I feel vain at times (I’m a product of my environment), and I usually intentionally mock that vanity, or at least question it, or convert into something else. I am inherently introverted and question myself - so I feel that the work I create is also coming from a need to understand something in my nature that I see in a lot of people now - something that i don’t necessarily like, but that I find interesting and descriptive of the cultural, environmental, and technological changes of the ‘me’ generation. ha

For me the only thing I produce that retains intimacy throughout is my music. And I have made a point to make music/sound play an important part in the works I’ve produced in the past few years. For this specific show, I will also have the sound from the videos panning throughout the space on speakers. Hopefully along with the small size of the space and the physical closeness of all of the pieces - it will actually create and intimate atmosphere. I think ‘pet’ for me embodies both real and false intimacy - the question I always end with is that the definition of intimacy is changing so what is real or false is relative at this point. (Also something I’m interested in, I think you can see, is the multiple meanings within a single word and how words can be redefined).

Q: What role does the writing have here, is the text an artwork? It seems to me that one form that is often good at working with subjectivity is internet poetry and appropriated text.

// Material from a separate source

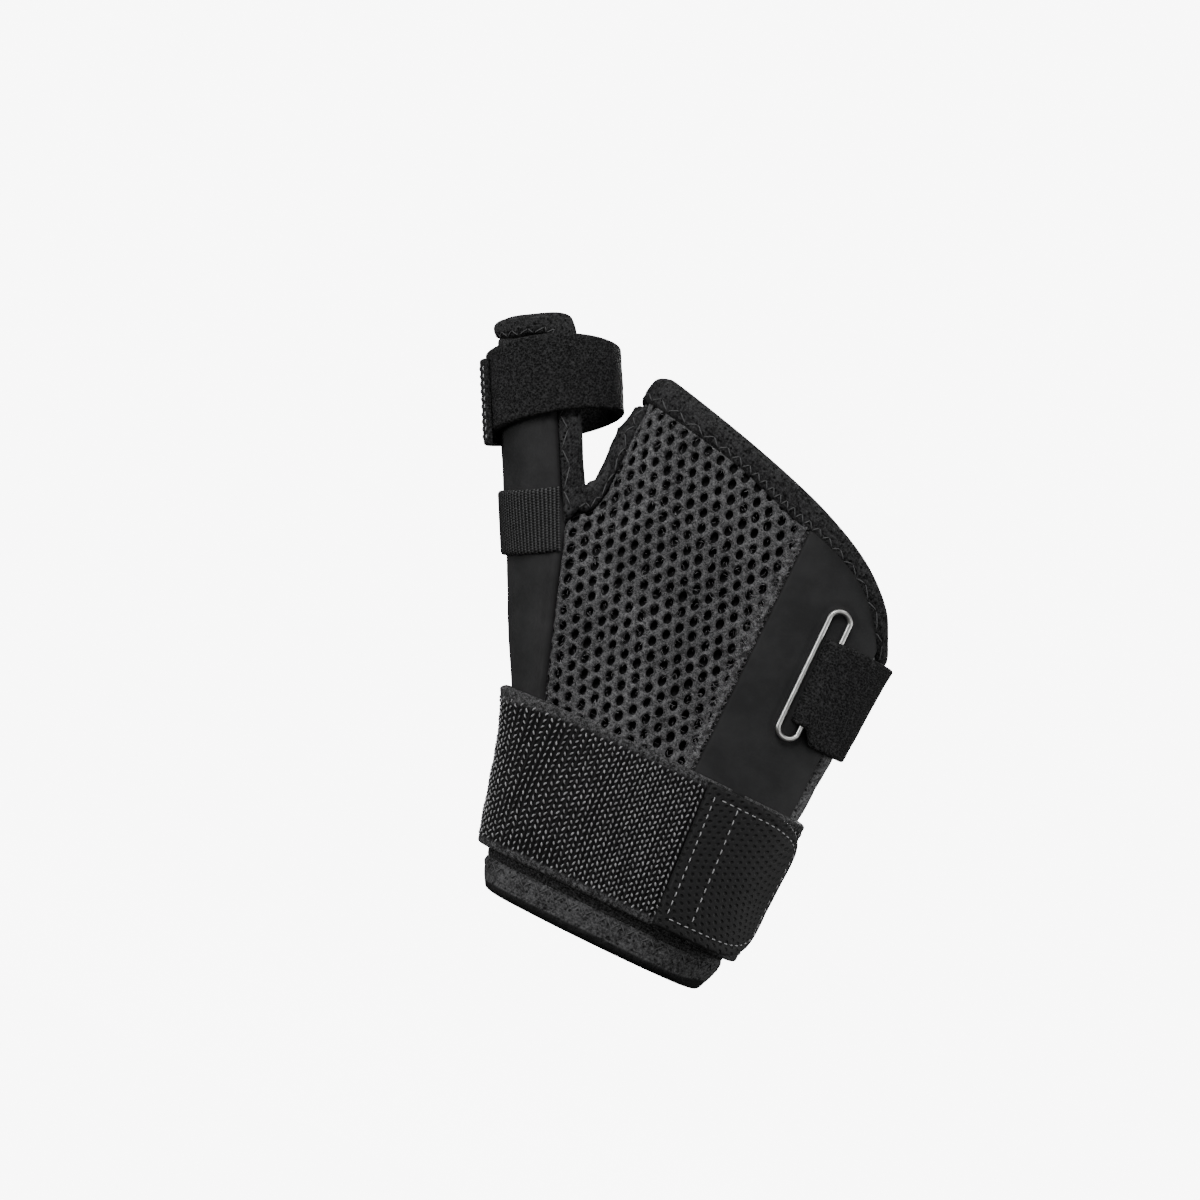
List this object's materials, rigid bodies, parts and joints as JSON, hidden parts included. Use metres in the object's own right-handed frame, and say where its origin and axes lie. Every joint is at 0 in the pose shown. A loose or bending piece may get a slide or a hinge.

A: Writing is important to me, in all aspects of my creativity. I have always tried to include text in my work. It is an extension of the persona, myth, story I create. It is also another element I include to create the full ‘sense’ of something (as in sensory experience). As I said, I think what I find interesting in language is the appropriation of words to create new definitions. There is a text I wrote for this show. For instance, I consider this text an artwork.